Шрифт:
Интервал:
Закладка:
В действительности такие фильмы приглашают нас вернуться в каком-то смысле к истории: центральная сцена «Дикой штучки» — или по крайней мере сцена, на которой сюжетная линия делает резкий поворот — это встреча одноклассников, событие такого рода, которое подчеркивает необходимость исторических суждений касательно участников, то есть рассказов об исторических траекториях, но также оценок моментов прошлого, вспоминаемых с ностальгией, но обязательно отвергаемых или утверждаемых заново. Это разрыв или проем, через который прежде бесцельный, но живой нарратив фильма внезапно проваливается в более глубокое прошлое (или это более глубокое прошлое проваливается в него); поскольку встреча выпускников через десять лет после завершения школы на самом деле отодвигает нас еще на двадцать лет в прошлое, ко времени, когда у вас за плечом вдруг появляется «злодей», маркируемый в качестве «знакомого», хотя он совершенно незнаком зрителю (он муж героини Рэй, но не только). «Рэй» — это, конечно, в определенном отношении еще одна переработка этой скучной и исчерпанной парадигмы, готики, где — на индивидуальном уровне — женщина, находящаяся в своего рода укрытии, запугивается и становится жертвой «злого» мужчины. Я думаю, было бы большой ошибкой интерпретировать такую литературу как своего рода протофеминистское разоблачение патриархата и, в частности, как протополитический протест против изнасилования. Конечно, готика мобилизует страхи изнасилования, однако ее структура дает нам подсказку, которая выводит на более важную черту ее содержания, которую я попытался подчеркнуть термином «в укрытии».

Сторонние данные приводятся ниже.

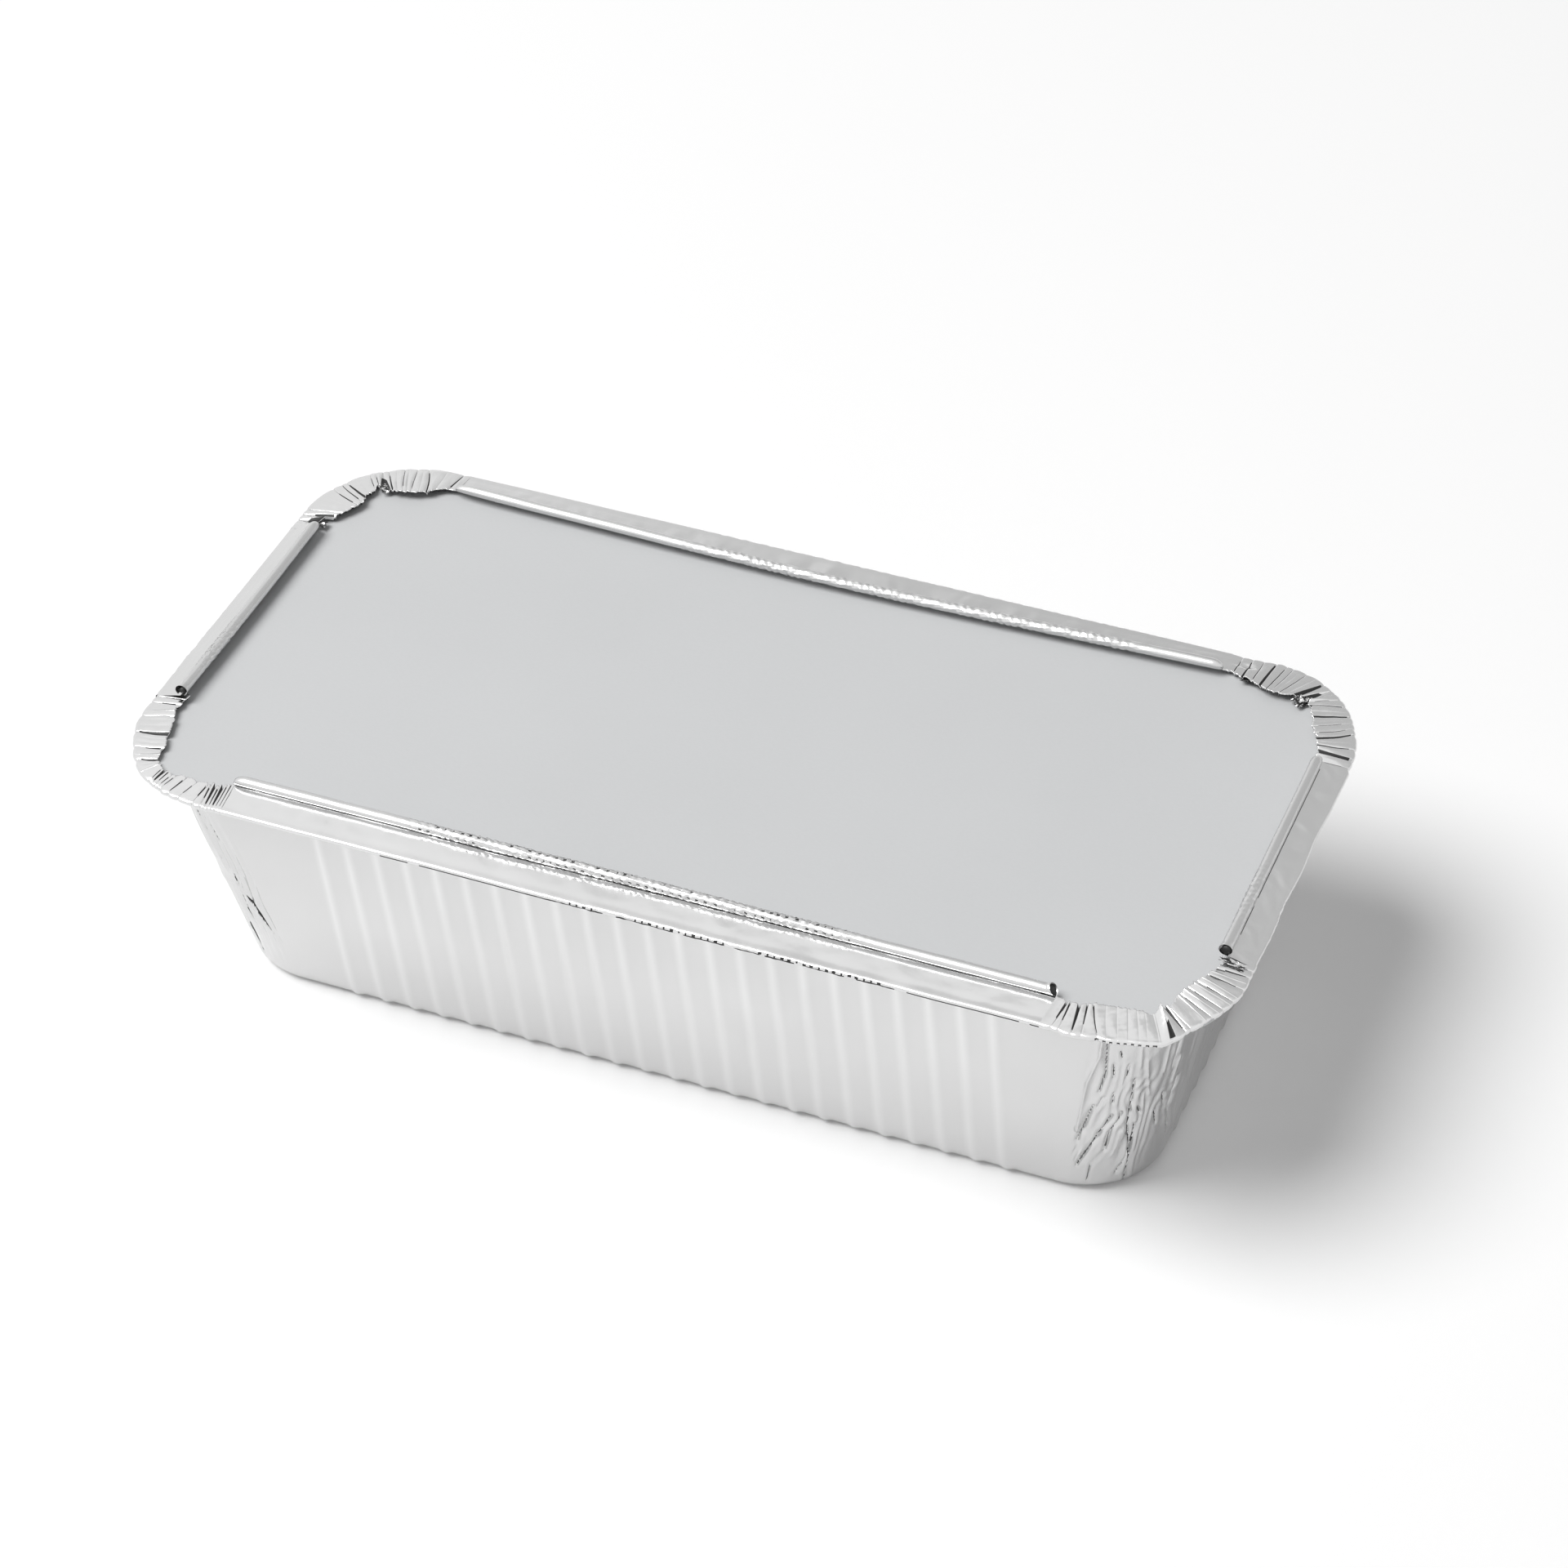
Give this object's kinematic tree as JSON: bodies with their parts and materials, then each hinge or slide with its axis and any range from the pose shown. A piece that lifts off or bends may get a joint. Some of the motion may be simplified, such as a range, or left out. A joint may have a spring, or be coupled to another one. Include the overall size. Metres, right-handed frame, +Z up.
{
  "type": "foil food container",
  "caption": "Long aluminium foil food container with ribbed leaning walls and a flat board lid held under its folded, rolled and pleated rim.",
  "frame": {"origin": "on the table under the middle of the base", "axes": "+X along the long sides, +Y across, +Z up; the wall in the foreground of the picture faces -Y"},
  "size_m": [0.2, 0.1054, 0.0544],
  "materials": {
    "foil": "thin bright foil, pressed and creased",
    "board": "matt pale grey face"
  },
  "bodies": {
    "root": {"foil_tray": "foil", "board_lid": "board"}
  },
  "joints": []
}
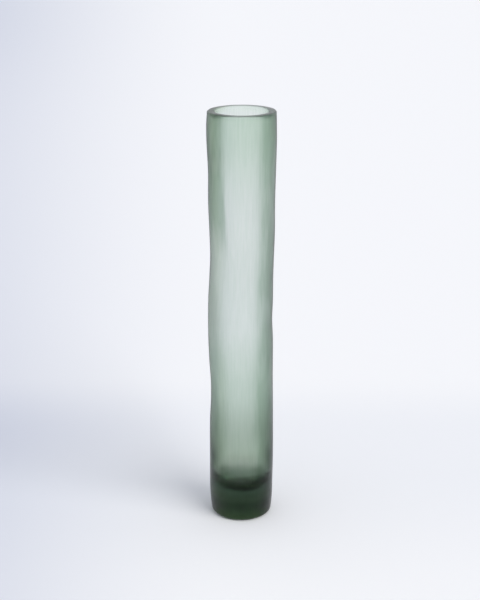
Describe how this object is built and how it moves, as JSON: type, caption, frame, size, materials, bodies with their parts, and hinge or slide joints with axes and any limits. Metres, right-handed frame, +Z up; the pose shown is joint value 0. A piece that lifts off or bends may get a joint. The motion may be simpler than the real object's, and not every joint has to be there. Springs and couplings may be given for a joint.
{
  "type": "cylinder vase",
  "caption": "Tall slim cylinder vase of satin grey-green glass, with an uneven wheel-worked wall, a flat ground lip and a thick solid base.",
  "frame": {"origin": "middle of the ground foot that the vase stands on", "axes": "+Z up through the mouth; +X to the right and +Y to the back in the view of the picture"},
  "size_m": [0.0678, 0.0674, 0.42],
  "materials": {
    "casing_glass": "wheel-ground satin outside, grey-green",
    "bubble_glass": "blown, smooth inside, paler grey-green"
  },
  "bodies": {
    "root": {"outer_casing": "casing_glass", "inner_bubble": "bubble_glass"}
  },
  "joints": []
}
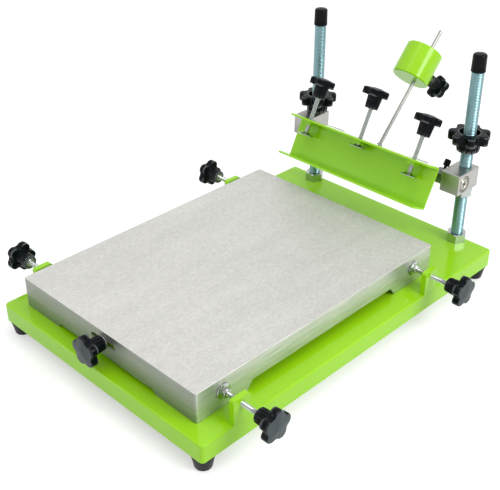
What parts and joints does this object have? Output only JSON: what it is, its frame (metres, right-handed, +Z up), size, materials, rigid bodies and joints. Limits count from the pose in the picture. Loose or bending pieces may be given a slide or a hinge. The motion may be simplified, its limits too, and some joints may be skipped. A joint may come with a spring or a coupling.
{
  "type": "manual screen printing machine",
  "caption": "Manual tabletop screen printer with a green base, a steel platen set by star-knob screws, and a hinged, counterweighted screen clamp on threaded posts.",
  "frame": {"origin": "on the bench, under the middle of the bounding box of the machine in the pose of the picture", "axes": "+Z up; +Y from the operator towards the posts; +X to the operator's right, from post to post"},
  "size_m": [0.453, 0.6316, 0.301],
  "materials": {
    "green_powder_coat": "gloss",
    "ground_steel": "ground",
    "black_rubber": "matte",
    "zinc_plated_steel": "bluish zinc",
    "bright_steel": "bright",
    "black_knob_plastic": "gloss",
    "black_vinyl": "satin",
    "milled_aluminium": "milled",
    "bearing_steel": "polished",
    "black_oxide": "satin"
  },
  "bodies": {
    "base": {"base_tray": "green_powder_coat", "foot_front_left": "black_rubber", "foot_front_right": "black_rubber", "foot_rear_left": "black_rubber", "foot_rear_right": "black_rubber", "post_left": "zinc_plated_steel", "post_right": "zinc_plated_steel", "post_nut_left": "zinc_plated_steel", "post_nut_right": "zinc_plated_steel", "post_cap_left": "black_vinyl", "post_cap_right": "black_vinyl"},
    "platen": {"platen": "ground_steel"},
    "lock": {"lock_screw": "bright_steel", "lock_knob": "black_knob_plastic"},
    "side_front_left": {"side_screw_front_left": "bright_steel", "side_knob_front_left": "black_knob_plastic"},
    "side_front_right": {"side_screw_front_right": "bright_steel", "side_knob_front_right": "black_knob_plastic"},
    "side_rear_left": {"side_screw_rear_left": "bright_steel", "side_knob_rear_left": "black_knob_plastic"},
    "side_rear_right": {"side_screw_rear_right": "bright_steel", "side_knob_rear_right": "black_knob_plastic"},
    "carriage": {"block_left": "milled_aluminium", "block_right": "milled_aluminium", "bearing_left": "bearing_steel", "bearing_right": "bearing_steel", "block_nut_left": "zinc_plated_steel", "block_nut_right": "zinc_plated_steel"},
    "wheel_left": {"hand_wheel_left": "black_knob_plastic"},
    "wheel_right": {"hand_wheel_right": "black_knob_plastic"},
    "clamp": {"channel": "green_powder_coat", "arm_left": "milled_aluminium", "arm_right": "milled_aluminium", "shaft": "bearing_steel", "weight_rod": "bright_steel", "stop_collar": "black_oxide"},
    "press_left": {"clamp_screw_left": "bright_steel", "clamp_knob_left": "black_knob_plastic"},
    "press_middle": {"clamp_screw_middle": "bright_steel", "clamp_knob_middle": "black_knob_plastic"},
    "press_right": {"clamp_screw_right": "bright_steel", "clamp_knob_right": "black_knob_plastic"},
    "weight": {"counterweight": "green_powder_coat", "weight_screw": "bright_steel", "weight_knob": "black_knob_plastic"}
  },
  "joints": [
    {"name": "carriage_height", "type": "slide", "parent": "base", "child": "carriage", "axis": [0, 0, 1], "range_m": [-0.03, 0.03]},
    {"name": "wheel_left_height", "type": "slide", "parent": "carriage", "child": "wheel_left", "axis": [0, 0, 1], "range_m": [0, 0.04]},
    {"name": "wheel_right_height", "type": "slide", "parent": "carriage", "child": "wheel_right", "axis": [0, 0, 1], "range_m": [-0.021, 0.03]},
    {"name": "clamp_tilt", "type": "hinge", "parent": "carriage", "child": "clamp", "pos_m": [0, 0.18319, 0.1366], "axis": [1, 0, 0], "range_deg": [-28, 26.8]},
    {"name": "press_left", "type": "slide", "parent": "clamp", "child": "press_left", "axis": [0, 0.4509, 0.8926], "range_m": [-0.027, 0.01]},
    {"name": "press_middle", "type": "slide", "parent": "clamp", "child": "press_middle", "axis": [0, 0.4509, 0.8926], "range_m": [-0.037, 0.001]},
    {"name": "press_right", "type": "slide", "parent": "clamp", "child": "press_right", "axis": [0, 0.4509, 0.8926], "range_m": [-0.027, 0.01]},
    {"name": "weight_along_rod", "type": "slide", "parent": "clamp", "child": "weight", "axis": [0, 0.6782, 0.7349], "range_m": [-0.055, 0.025]},
    {"name": "platen_shift", "type": "slide", "parent": "base", "child": "platen", "axis": [1, 0, 0], "range_m": [-0.005, 0.005]},
    {"name": "side_screw_front_left", "type": "slide", "parent": "base", "child": "side_front_left", "axis": [1, 0, 0], "range_m": [-0.005, 0.005]},
    {"name": "side_screw_front_right", "type": "slide", "parent": "base", "child": "side_front_right", "axis": [1, 0, 0], "range_m": [-0.005, 0.005]},
    {"name": "side_screw_rear_left", "type": "slide", "parent": "base", "child": "side_rear_left", "axis": [1, 0, 0], "range_m": [-0.005, 0.005]},
    {"name": "side_screw_rear_right", "type": "slide", "parent": "base", "child": "side_rear_right", "axis": [1, 0, 0], "range_m": [-0.005, 0.005]},
    {"name": "lock_release", "type": "slide", "parent": "base", "child": "lock", "axis": [0, -1, 0], "range_m": [0, 0.004]}
  ],
  "couplings": [
    {"joint": "side_screw_front_left", "follows": "platen_shift", "ratio": 1},
    {"joint": "side_screw_front_right", "follows": "platen_shift", "ratio": 1},
    {"joint": "side_screw_rear_left", "follows": "platen_shift", "ratio": 1},
    {"joint": "side_screw_rear_right", "follows": "platen_shift", "ratio": 1}
  ]
}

Готика действительно является в конечном счете классовой фантазией (или кошмаром), в котором разыгрывается диалектика привилегии и укрытия: ваши привилегии изолируют вас от других людей, но именно поэтому они создают защитную стену, сквозь которую ничего не видно, и можно вообразить, как за ней собираются всевозможные завистливые силы, подготавливающие нападение на вас; это, если угодно, синдром занавеса в душе (как в «Психозе» Хичкока). То, что его классическая форма зависит от того, что приходится пережить женщине среднего класса в ее привилегированном положении — изоляцию, но также домашнее безделье, навязанное им новейшими формами брака среднего класса — относит подобные тексты, понимаемые в качестве симптомов, к истории положения женщин, но не наделяет их никаким особым политическим значением (если только это значение не состоит попросту в росте осознания минусов самой этой привилегии). Но эта форма при определенных обстоятельствах может быть выстроена также вокруг молодых мужчин, у которых, как считается, есть похожая защитная дистанция, например, вокруг интеллектуалов или же молодых бюрократов с портфелями, которые тоже «в укрытии», как собственно в «Дикой штучке». (То, что эта гендерная замена рискует пробудить дополнительные сексуальные коннотации, здесь осознанно разыгрывается в удивительно живой сцене, когда потасовка, снятая сзади, причем с женской точки зрения, выглядит страстными объятиями двух мужчин.) Еще больший формальный перескок происходит, однако, когда отдельная «жертва» — мужчина или женщина — заменяется самим коллективом, американским обществом, которое переживает теперь страхи, обусловленные его экономическими привилегиями и его укрытой «исключительностью», в псевдополитической версии готического — на фоне угрозы стереотипических безумцев или «террористов» (по какой-то причине в основном арабов или иранцев). Эти коллективные фантазии стоит объяснять не столько некоей возросшей «феминизацией» самого американского общества, сколько его виной и динамикой комфорта, о которой мы уже говорили. Как и в частной версии традиционного готического романа, их эффекты зависят от пробуждения этики как системы ментальных категорий, от раздувания и искусственного оживления этой выдохшейся и устаревшей бинарной оппозиции добродетели и порока, которую восемнадцатый век очистил от ее теологических следов и полностью сексуализировал, прежде чем передать ее нам по наследству.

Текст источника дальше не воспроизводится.